Ndule also denied the allegation in the social media that Arik alleged that the Minister of Aviation, Mrs. Stella Oduah requested and was denied five per cent stake in the airline and that was why she allegedly incited the workers to picket the airline.
Already, the minister was reported to have threatened to take the airline to court before the denial and in the spirit of amicable resolution by the meeting presided over by Senator Anyim Pius Anyim, the minister was said to have put hold her intention to go to court.
But Arik Air seemed not to have been calmed by the meeting because on Tuesday a document bearing its logo appeared where it blacklisted some prospective passengers that would not be allowed on its flight on security reasons and other misdemeanours, the managing director of FAAN name was in the list and the airline explained that the reason his name was there was due to “management decision.”

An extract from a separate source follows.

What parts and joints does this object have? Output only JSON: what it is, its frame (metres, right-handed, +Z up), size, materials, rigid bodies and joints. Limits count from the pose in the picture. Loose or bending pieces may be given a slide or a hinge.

Some industry critics who spoke to THISDAY described Arik Air’s action as blackmail, remarking that the airline took the action of suspending its operations because it was aware that there was low capacity as many other airlines were not operating; so it held the Federal Government by the jugular, which subtly begged it to go back to service.
Others criticised the workers, saying that they hard ulterior motive, as it became evident that FAAN was not privy to their plan to picket the airline’s operation.
“FAAN has not stopped paying its workers because of the money owed to it by Arik, so why take such uncalled for action at this time that many airlines are not operating?” one industry observer asked.